Got the broken bulb out, cleaned up all the contacts, re-soldered the black power wire, added power and a couple new bulbs, and presto, we have lights. I have to stop down at my local train shop for more red and green bulbs. I'll do this Monday.














i


----------



## flyernut (Oct 31, 2010)

A couple more...


----------



## flyernut (Oct 31, 2010)

Finished case, a scrub in the tub, a shot of Pledge, and viola!!


----------



## mario760 (Sep 21, 2015)

Nice transformation! I'm curious about the Pledge. I've never thought of Pledge as something to clean with, just for dusting.


----------



## wvgca (Jan 21, 2013)

Pledge will not only restore the shine, the same as it does on furniture, but also will give a 'sealer' coat to help reduce future oxidation of the metal .. it also works well on most plastics as furniture nowadays is often polyurethane coated rather than linseed oil or waxes .. cheaper, lol


----------



## flyernut (Oct 31, 2010)

mario760 said:


> Nice transformation! I'm curious about the Pledge. I've never thought of Pledge as something to clean with, just for dusting.


Pledge or any other spray furniture polish, works wonders on bake-lite. That's actually the correct name for the black material Gilbert used during production. Bake-lite can be found on switch controls, steam loco and tender shells, and switches, ( turn-outs). It also works wonders on plastic, such as the 630 caboose and 633 box car I cleaned up.
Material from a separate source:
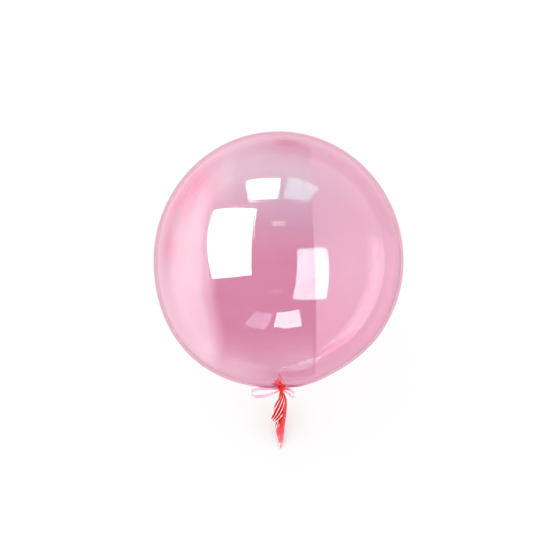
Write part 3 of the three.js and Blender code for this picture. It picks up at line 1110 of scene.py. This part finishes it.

Check them out in my other thread.


----------



## flyernut (Oct 31, 2010)

wvgca said:


> Pledge will not only restore the shine, the same as it does on furniture, but also will give a 'sealer' coat to help reduce future oxidation of the metal .. it also works well on most plastics as furniture nowadays is often polyurethane coated rather than linseed oil or waxes .. cheaper, lol


You're so right.. Thanks for the add-on.:smilie_daumenpos:


----------



## flyernut (Oct 31, 2010)

mario760 said:


> Nice transformation! I'm curious about the Pledge. I've never thought of Pledge as something to clean with, just for dusting.


I didn't "clean" this unit with Pledge; I only polished it with it. This sucker took about 45 minutes to get to this condition, washing and scrubbing it, and listening to my wife holler at me for washing "train stuff" in her kitchen,lol.


----------